Set down all of the data exactly as it appears.

--- START GIVEN INFORMATION ---

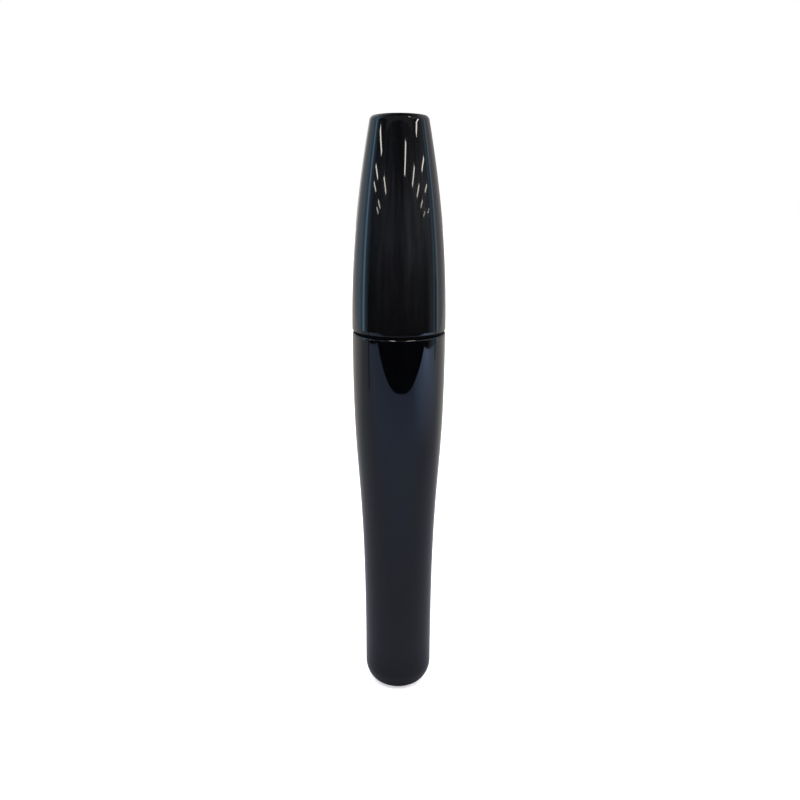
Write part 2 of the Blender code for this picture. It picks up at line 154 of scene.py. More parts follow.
# Weight, seal and rod
WEIGHT_BORE = 4.7 * MM
SEAL_BORE = 2.2 * MM
ROD_RADIUS = 1.9 * MM
ROD_HEAD_RADIUS = 2.9 * MM
CRIMP_RADIUS = 0.9 * MM
CRIMP_DEPTH = 8.0 * MM

# Brush
STRAND_RADIUS = 0.29 * MM      # each of the two wires that are twisted together
TWIST_PITCH = 2.3 * MM
BRISTLE_COUNT = 1500           # each one has two ends, which stand out on opposite sides
BRISTLE_THICKNESS = 0.075 * MM
BRISTLE_FAN = 0.85             # how far a bristle may turn from its place in the spiral, in radians
BRISTLE_TIP_RADIUS = 2.2 * MM
BRISTLE_RADIUS = 3.6 * MM
BRISTLE_FULL_SHARE = 0.62      # share of the brush's height at which it is at its widest
BRISTLE_LENGTH = (0.86, 0.98)  # shortest and longest, as shares of the brush's radius
BRISTLE_BEND = 0.12            # up or down, as a share of the length

SHELL_STEPS = 160              # steps around the outer shells
INNER_STEPS = 96               # steps around the pieces inside them
ROD_STEPS = 64
SMOOTH_ANGLE = math.radians(32.0)
STRAND_SMOOTH_ANGLE = math.radians(60.0)

# Camera and lamps
CAMERA_PLACE = (0.00028, -0.1846, 0.1183)
CAMERA_PITCH_DEGREES = 15.165
CAMERA_ROLL_DEGREES = 0.18
CAMERA_LENS = 39.33            # on a 36 mm sensor
CEILING = 2.5                  # above the table
LAMP_ROWS = ((-2.0, (-0.62, 1.3)),
             (-2.55, (-12.6, -10.2, -7.2, 6.4, 10.1, 14.2, 22.3)),
             (-7.4, (-15.0, -12.5, -7.1, 2.45, 6.5, 9.9, 14.1, 19.0)))
LAMP_SKEW = 0.06               # how much nearer the rows come for each metre to the right
LAMP_SIZE = (0.45, 2.3)
LAMP_RADIANCE = 16.0
LAMP_COLOUR = (1.0, 0.94, 0.84)
SOFT_LIGHT = 0.8               # radiance of the wide lamp above the object
SOFT_LIGHT_PLACE = (0.0, 0.5, 1.6)
SOFT_LIGHT_SIZE = (3.6, 3.6)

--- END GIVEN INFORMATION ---

§ **SOLVED PROBLEM**:
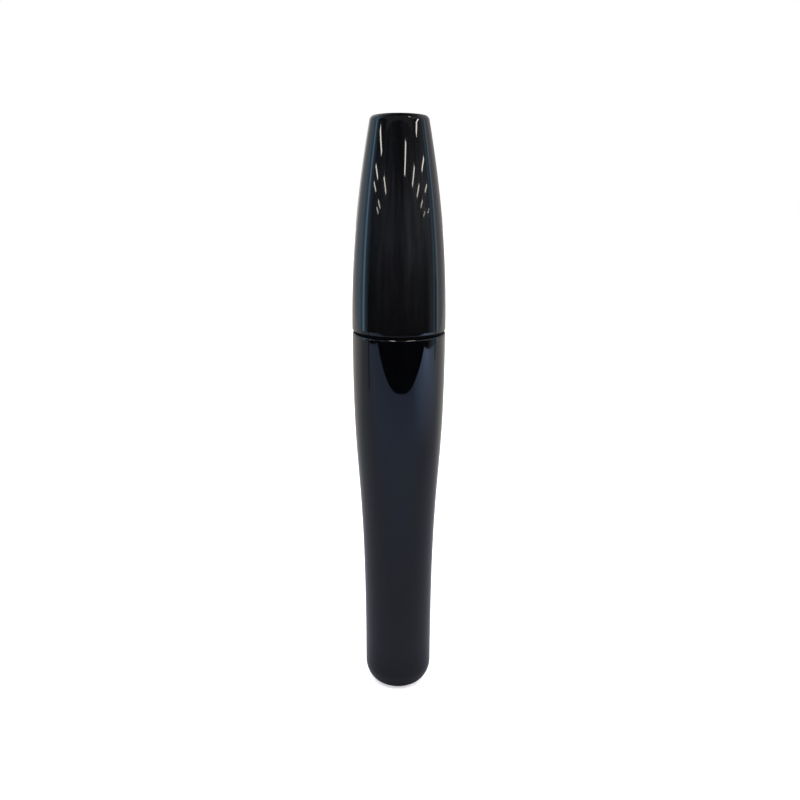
Write part 2 of the Blender code for this picture. It picks up at line 154 of scene.py. More parts follow.
# Weight, seal and rod
WEIGHT_BORE = 4.7 * MM
SEAL_BORE = 2.2 * MM
ROD_RADIUS = 1.9 * MM
ROD_HEAD_RADIUS = 2.9 * MM
CRIMP_RADIUS = 0.9 * MM
CRIMP_DEPTH = 8.0 * MM

# Brush
STRAND_RADIUS = 0.29 * MM      # each of the two wires that are twisted together
TWIST_PITCH = 2.3 * MM
BRISTLE_COUNT = 1500           # each one has two ends, which stand out on opposite sides
BRISTLE_THICKNESS = 0.075 * MM
BRISTLE_FAN = 0.85             # how far a bristle may turn from its place in the spiral, in radians
BRISTLE_TIP_RADIUS = 2.2 * MM
BRISTLE_RADIUS = 3.6 * MM
BRISTLE_FULL_SHARE = 0.62      # share of the brush's height at which it is at its widest
BRISTLE_LENGTH = (0.86, 0.98)  # shortest and longest, as shares of the brush's radius
BRISTLE_BEND = 0.12            # up or down, as a share of the length

SHELL_STEPS = 160              # steps around the outer shells
INNER_STEPS = 96               # steps around the pieces inside them
ROD_STEPS = 64
SMOOTH_ANGLE = math.radians(32.0)
STRAND_SMOOTH_ANGLE = math.radians(60.0)

# Camera and lamps
CAMERA_PLACE = (0.00028, -0.1846, 0.1183)
CAMERA_PITCH_DEGREES = 15.165
CAMERA_ROLL_DEGREES = 0.18
CAMERA_LENS = 39.33            # on a 36 mm sensor
CEILING = 2.5                  # above the table
LAMP_ROWS = ((-2.0, (-0.62, 1.3)),
             (-2.55, (-12.6, -10.2, -7.2, 6.4, 10.1, 14.2, 22.3)),
             (-7.4, (-15.0, -12.5, -7.1, 2.45, 6.5, 9.9, 14.1, 19.0)))
LAMP_SKEW = 0.06               # how much nearer the rows come for each metre to the right
LAMP_SIZE = (0.45, 2.3)
LAMP_RADIANCE = 16.0
LAMP_COLOUR = (1.0, 0.94, 0.84)
SOFT_LIGHT = 0.8               # radiance of the wide lamp above the object
SOFT_LIGHT_PLACE = (0.0, 0.5, 1.6)
SOFT_LIGHT_SIZE = (3.6, 3.6)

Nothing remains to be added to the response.